Nos debatimos mientras tanto en una tabla de los elementos, entre pecios de intensidad que recuerdan a Sylvia Plath, a Gómez Dávila o Ferlosio. Es la tensión poética lo que en estas páginas disuelve la separación de los géneros, acercando la ficción al documento, la poesía a la reflexión. Lanzas trabaja una fragilidad que es la condición de cierta bienaventuranza. Escribir, sentir o pensar, es buscar veredas, emprender un rodeo ascético sobre sí mismo. En pos de la fortaleza del tartamudeo, se trabaja en alcanzar la inteligencia desnuda del corazón.
Es frecuente en Anatomía del desastre la metáfora de la lava, de una inundación amarilla. Puede simbolizar el retorno de figuras de la impotencia. Pero también la posibilidad de combatir la esterilidad con el espanto, con un pavor invertido. Como siempre nos acosa el temor del fuego, urge un cuarto sombrío que permita descansar de tanta iluminación.
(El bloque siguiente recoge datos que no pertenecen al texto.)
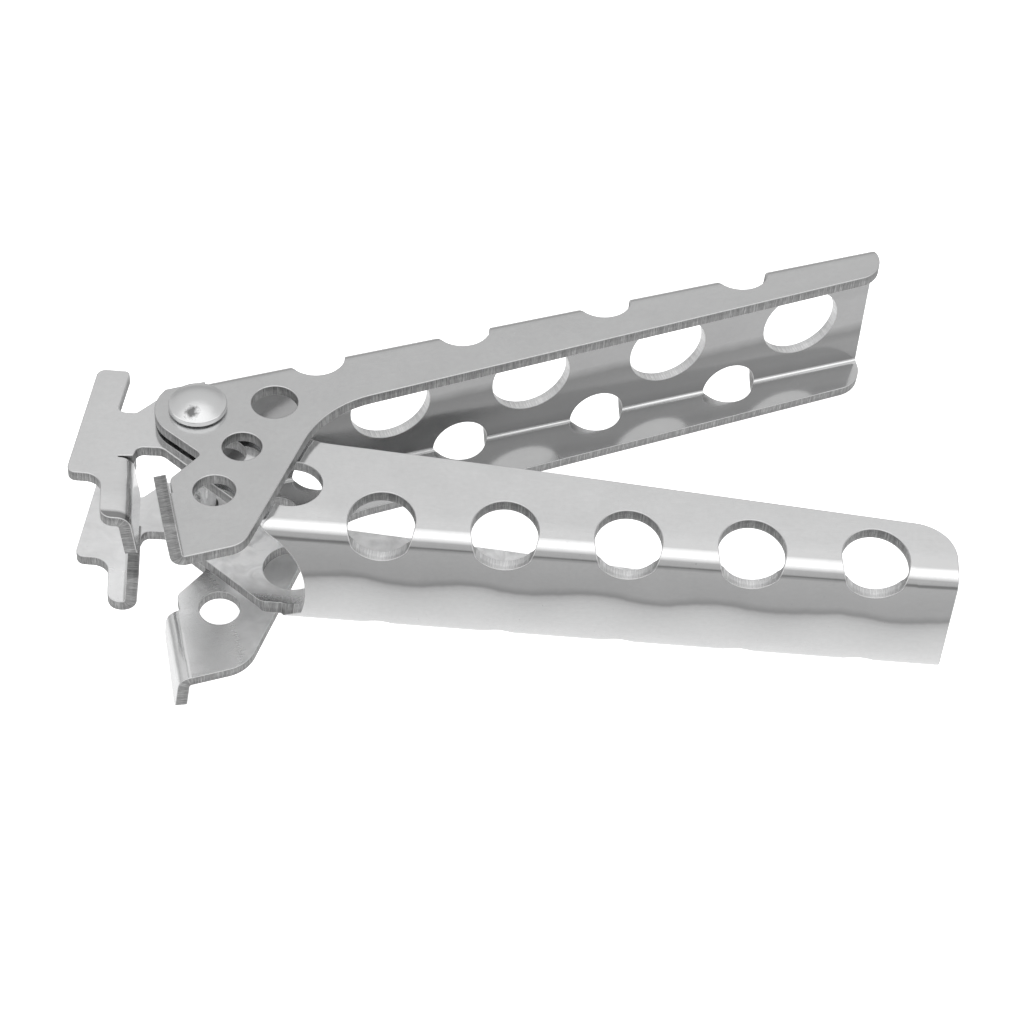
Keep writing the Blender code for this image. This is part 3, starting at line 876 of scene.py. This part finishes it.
def floor():
    """Pale floor in the resting plane. It glows a little so that it stays white in the gripper's shade."""
    foot, normal = resting_plane()
    mesh = bmesh.new()
    bmesh.ops.create_grid(mesh, x_segments=1, y_segments=1, size=FLOOR_HALF)
    data = bpy.data.meshes.new("floor")
    mesh.to_mesh(data)
    mesh.free()
    obj = bpy.data.objects.new("floor", data)
    bpy.context.scene.collection.objects.link(obj)
    turn = normal.to_track_quat("Z", "Y").to_matrix().to_4x4()
    obj.matrix_world = Matrix.Translation(foot - normal * FLOOR_GAP) @ turn
    obj.visible_glossy = False
    material = bpy.data.materials.new("pale_floor")
    material.use_nodes = True
    shader = material.node_tree.nodes["Principled BSDF"]
    shader.inputs["Base Color"].default_value = (FLOOR_GREY, FLOOR_GREY, FLOOR_GREY, 1)
    shader.inputs["Roughness"].default_value = 0.9
    shader.inputs["Specular IOR Level"].default_value = 0.0
    shader.inputs["Emission Color"].default_value = (1, 1, 1, 1)
    shader.inputs["Emission Strength"].default_value = FLOOR_GLOW
    data.materials.append(material)


# Brightness of the studio that the steel reflects, from straight down (0) over the horizon (0.5) to straight
# up (1), on the camera's side and beyond the gripper
CAMERA_SIDE = (
    (0.0, 1.0), (0.30, 1.0), (0.38, 0.50), (0.49, 0.42), (0.56, 1.0), (0.72, 1.1), (0.88, 1.1), (1.0, 1.2),
)
BEYOND = (
    (0.0, 1.0), (0.32, 0.9), (0.45, 0.45), (0.55, 0.42), (0.68, 0.58), (0.76, 0.63), (0.90, 0.67),
    (0.95, 0.9), (1.0, 1.2),
)
HIGHEST = 1.2
SIDE_BLEND = 0.25
PLAIN_LIGHT = 1.15
GLOSSY_BOUNCES = 12


def world():
    """Soft studio: reflections see the two sides of it, and everything else a plain white surround."""
    studio = bpy.data.worlds.new("studio")
    bpy.context.scene.world = studio
    studio.use_nodes = True
    tree = studio.node_tree
    tree.nodes.clear()
    make = tree.nodes.new
    link = tree.links.new
    place = make("ShaderNodeTexCoord")
    parts = make("ShaderNodeSeparateXYZ")
    link(place.outputs["Generated"], parts.inputs[0])
    height = make("ShaderNodeMapRange")
    height.inputs["From Min"].default_value = -1.0
    height.inputs["From Max"].default_value = 1.0
    link(parts.outputs["Z"], height.inputs["Value"])
    ramps = []
    for stops in (CAMERA_SIDE, BEYOND):
        ramp = make("ShaderNodeValToRGB")
        while len(ramp.color_ramp.elements) < len(stops):
            ramp.color_ramp.elements.new(0.5)
        for element, (where, value) in zip(ramp.color_ramp.elements, stops):
            element.position = where
            element.color = (value / HIGHEST, value / HIGHEST, value / HIGHEST, 1)
        link(height.outputs[0], ramp.inputs["Fac"])
        ramps.append(ramp)
    side = make("ShaderNodeMapRange")
    side.interpolation_type = "SMOOTHSTEP"
    side.inputs["From Min"].default_value = -SIDE_BLEND
    side.inputs["From Max"].default_value = SIDE_BLEND
    link(parts.outputs["Y"], side.inputs["Value"])
    mix = make("ShaderNodeMix")
    mix.data_type = "RGBA"
    link(side.outputs[0], mix.inputs["Factor"])
    link(ramps[0].outputs["Color"], mix.inputs["A"])
    link(ramps[1].outputs["Color"], mix.inputs["B"])
    seen = make("ShaderNodeBackground")
    seen.inputs["Strength"].default_value = HIGHEST
    link(mix.outputs["Result"], seen.inputs["Color"])
    plain = make("ShaderNodeBackground")
    plain.inputs["Color"].default_value = (1, 1, 1, 1)
    plain.inputs["Strength"].default_value = PLAIN_LIGHT
    path = make("ShaderNodeLightPath")
    choose = make("ShaderNodeMixShader")
    link(path.outputs["Is Glossy Ray"], choose.inputs["Fac"])
    link(plain.outputs[0], choose.inputs[1])
    link(seen.outputs[0], choose.inputs[2])
    out = make("ShaderNodeOutputWorld")
    link(choose.outputs[0], out.inputs["Surface"])


def main():
    pivot = Vector(frame["joints"][0]["pos_m"])
    sheared = sheared_steel("sheared_edge", 0.33, pivot)
    corner = corner_steel("worn_corner", 0.66)
    outer = outer_handle(pivot)
    inner = inner_handle(pivot)
    outer_reflection_waves = (OUTER_WEB_HOLE_FIRST, OUTER_BEND_HOLE_PITCH, 0.5)
    inner_reflection_waves = (INNER_BEND_HOLE_FIRST, INNER_BEND_HOLE_PITCH, 0.6)
    faces = (
        (outer, (
            sheet_steel("outer_outside", OUTER_OUTSIDE, outer_reflection_waves, 0.17),
            sheet_steel("outer_inside", OUTER_INSIDE, outer_reflection_waves, 0.11,
                        lean=0.047, lift=0.0006, scuff_start=-23.0, scuff=0.20),
        )),
        (inner, (
            sheet_steel("inner_outside", INNER_OUTSIDE, inner_reflection_waves, 0.12, lift=0.0004),
            sheet_steel("inner_inside", INNER_INSIDE, inner_reflection_waves, 0.14, scuff_start=-11.0, scuff=0.50),
        )),
    )
    for piece, materials in faces:
        for material in materials + (sheared, corner):
            piece.data.materials.append(material)
    pin = rivet(pivot)
    pin.data.materials.append(rivet_steel(pivot))
    for piece, body, node in (
        (outer, "outer", "outer_handle"),
        (inner, "inner", "inner_handle"),
        (pin, "outer", "pivot_rivet"),
    ):
        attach(piece, body)
        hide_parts(node)
    camera(pivot)
    floor()
    world()
    bpy.context.scene.view_settings.view_transform = "Standard"
    bpy.context.scene.cycles.glossy_bounces = GLOSSY_BOUNCES


main()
Apremia incluso camuflarse, añorando «la tranquilidad que produce la idiotez». Desde ahí podremos reunir otra Arca de Noé para las especies, amando otra vez su reproducción.
«La mugre de la tarde, que acontece en mi cama, recrea un mundo posible». Tal vez el libro de Emilia Lanzas conspire a favor de una estirpe de desertores confabulados con los lirios. Al final, la figura ética de una resistencia, su venganza tibia, podría consistir solamente en una hoja verde claro, indócil y confiada. Esto es lo más difícil, lograr que la angustia se alíe por debajo con la serenidad y la dulzura del anhelo creador.